Les murs sont couronnés d'une corniche vigoureusement accentuée par la
saillie des modillons; elle est coupée par l'extrémité supérieure des
fenêtres, qui en fait ainsi valoir la puissance et le relief. Le tout
présente un ensemble très satisfaisant, et conserve un caractère d'unité
remarquable. L'intérieur de la cour répond à l'apparence extérieure, sauf le
corps de logis formant le côté de l'ouest.
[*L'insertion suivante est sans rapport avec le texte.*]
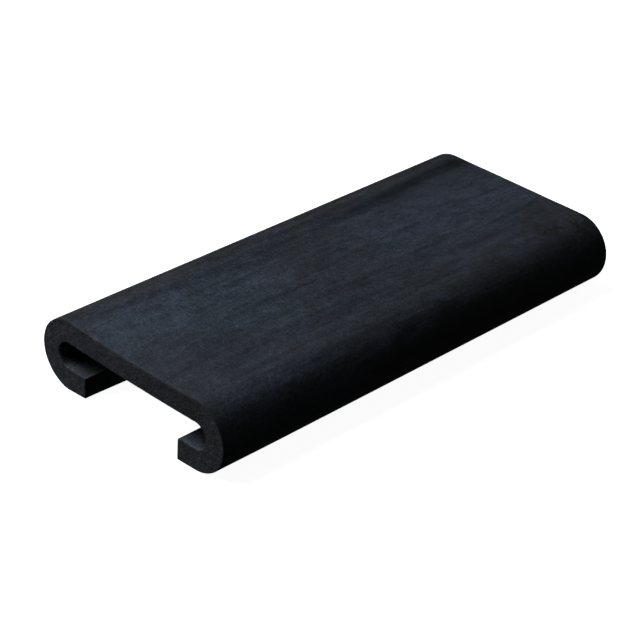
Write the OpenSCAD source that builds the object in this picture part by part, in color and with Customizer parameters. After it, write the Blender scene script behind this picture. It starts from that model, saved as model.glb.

Celui-ci appartient à une époque
plus ancienne; c'est une construction en bois, qui peut dater du règne de
Louis XII ou de celui de François 1er, tandis que le reste de l'édifice,
bâti en pierre et pour lequel la brique n'a été employée que dans une faible
proportion, est du temps de Henri III. Mais cette partie, élevée en bois de
charpente et colombage, offre un bon modèle de ce genre original et
pittoresque, et c'est à peine si l'on peut dire que l'ensemble du château en
soit déparé.
Le Mesnil-Guillaume est l'œuvre d'une famille qui a tenu une place
considérable, soit à Caen, soit à Lisieux, pendant toute la durée du XVIe
siècle, celle des Le Vallois. Un premier Nicolas Le Vallois, fixé à Lisieux
dans la seconde moitié du siècle précédent, y accumula une grande fortune
par le commerce. Il se rendit acquéreur de la seigneurie du Mesnil-Guillaume,
qui était depuis longtemps le patrimoine et la résidence d'une branche de la
famille de Trousseauville, distinguée dans la chevalerie normande. Nicolas
Le Vallois fit foi et hommage au roi pour ce fief en 1498; il fut aussi
seigneur et patron de Putôt, terre importante de la vallée d'Auge, dont il
rendit aveu en 1505. Il laissa trois fils; Jean, l'aîné, seigneur du
Mesnil-Guillaume, épousa Catherine de la Bigne, fille d'un riche bourgeois
de Caen, et fut père d'un second Nicolas Le Vallois, surtout connu comme
seigneur d'Ecoville. Celui-ci porta à son comble l'opulence de la famille.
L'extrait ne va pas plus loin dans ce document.